11. On May 9, 1997, Savage filed a Motion for Continuance asking the Commission to continue the Application to the Commission's June hearings to allow Savage "additional time to prepare for hearing and retain appropriate technical witnesses."

12. On May 20, 1997, at the Commission's regularly scheduled hearing, in accordance with Rule 506.a., the Commission found good cause to grant Savage's request for a continuance, and continued the Application to the Commission's June hearing.

13. On June 11, 1997, the Commission issued a Prehearing Order directing both parties to participate in a prehearing conference on June 17, 1997, to provide a Prehearing Statement on or before June 20, 1997 and to provide the Commission, on or before June 25, 1997, legal arguments addressing the threshold issue of whether evidence related to surface impact is competent evidence for consideration when the Commission acts on an application filed pursuant t o 34-60-116(4), C.R.S.

14. On June 23, 1997 and June 24, 1997, TBI Production Co. and the Savages, respectively, filed their pre-hearing statements.

15. On June 25, 1997, TBI Production Co. filed with the Commission a Motion to Dismiss, a Brief in Support of the Motion to Dismiss, and a Supplemental Brief.

16. On June 27, 1997, the Savages filed with the Commission a Brief re: Competent Evidence to be Admitted.

17. On June 19, 1997, Mesa Ridge Townhome Association ("Mesa Ridge") filed with the Commission a letter requesting intervenor status for the Application.
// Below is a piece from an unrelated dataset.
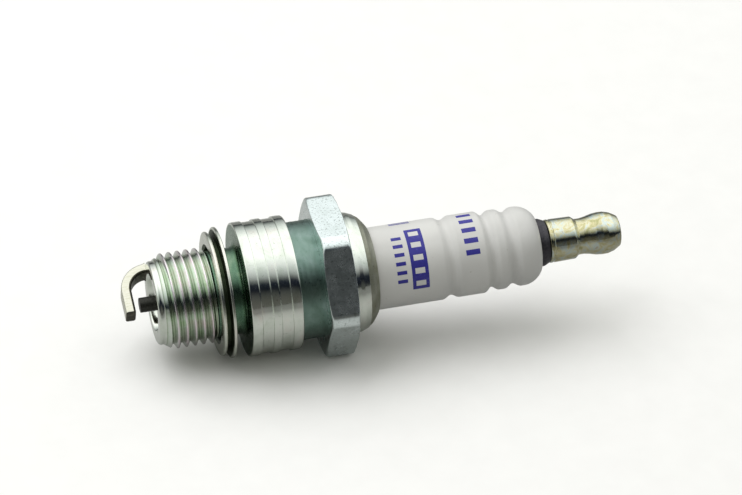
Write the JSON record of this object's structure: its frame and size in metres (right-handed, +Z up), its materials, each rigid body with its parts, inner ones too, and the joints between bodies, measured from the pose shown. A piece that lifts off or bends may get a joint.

The stated basis for the intervention was "the physical impact" of the Application on the Mesa Ridge Townhome Community.

18. On June 24, 1997, the Colorado Oil & Gas Association filed with the Commission a motion to intervene in Cause Nos. 139 and 440 and a statement of response in the Savage protest.

19. On June 25, 1997, the Rocky Mountain Oil & Gas Association filed with the Commission a motion to intervene in Cause Nos. 139 and 440 and a brief in response to the Savage protest.

20. Letters of concern were filed with the Commission by Ralph G. Irwin, Mike & Susan Braverman, Gary & Sheralyn Hoof, Anita & Gus Limbach, Pam & Jim Mershon, Raymond & Marie Willey, Holly Klinzman, Milt & Artha Hornbostel, Jeffrey & Sylvia Hartman, James & Elsie Burkhart, Ken & Ann Robar, John & Elaine Shepherd et. al., R.L. Bowers, Garfield County School District 16, Richard & Jeri Doran, Estate of Lena Blanche Wehr, Garfield County Commissioners and Thomas & Carol Mathias.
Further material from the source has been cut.